The mummies disappear from sight until 1880, when Samuel died and his estate came up for auction in Uxbridge. Almost nothing remains on record about Samuel, but we do have records of the auctions where his property was sold – which was considerable, including many ground rents, houses, residences and land – but also 2 Egyptian mummies. John Passmore Edwards, MP of Salisbury, bought both mummies, donating Tahemaa to the Salisbury & South Wilts Museum and Hor to the British Museum.
Going back to John Fowler Hull, there is still much to discover, including the journal he kept on his travels, left in the hands of friends and which may give us clues to Tahemaa’s origins in Thebes. One friend, T. Grimes, wrote a ‘Biographic Memoir of Mr. John Fowler Hull’. It was clear he was considered a genius by his colleagues, although Grimes notes:
“… however great his attainments in learning were, they were equalled, if not excelled, by a uniformly kind, amiable, and unassuming disposition, perhaps never surpassed by any other individual.

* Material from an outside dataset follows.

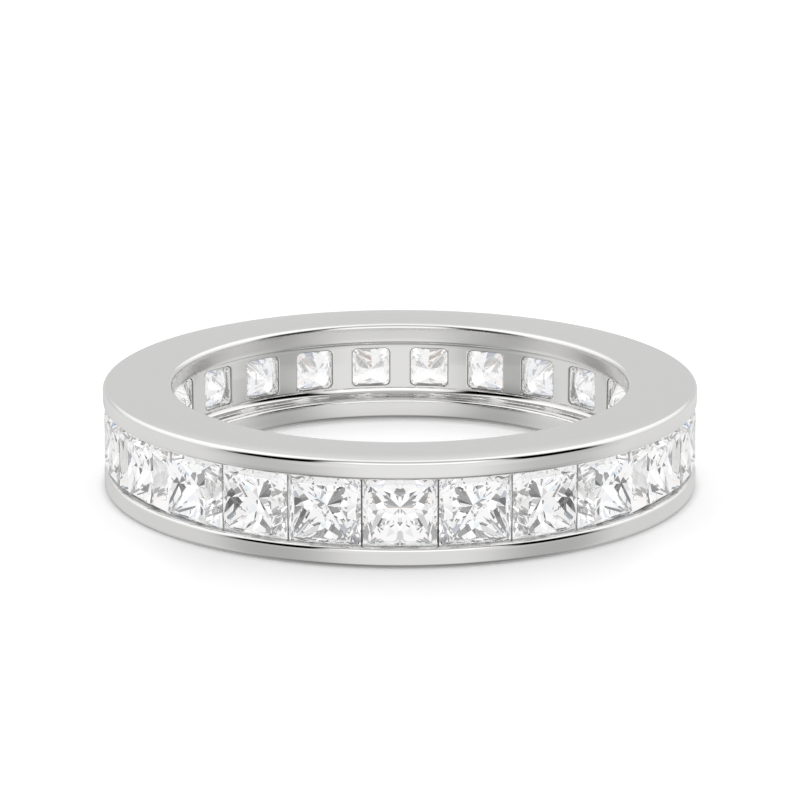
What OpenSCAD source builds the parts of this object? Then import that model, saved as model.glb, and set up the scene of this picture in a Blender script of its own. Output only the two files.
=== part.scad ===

His company was enlivening by a ready and playful wit. His generosity was unlimited; and, being in the enjoyment of a considerable income, he was able to dispense his bounty with a liberal hand… The poor in his neighbourhood have cause long to remember him, while many charitable institutions have not escaped his notice and liberality.”
 T. Grimes, The Oriental Herald, and Journal of General Literature, Vol. XX, January to March, 1829 (London: W. Lewer, 1829), pp. 303–310.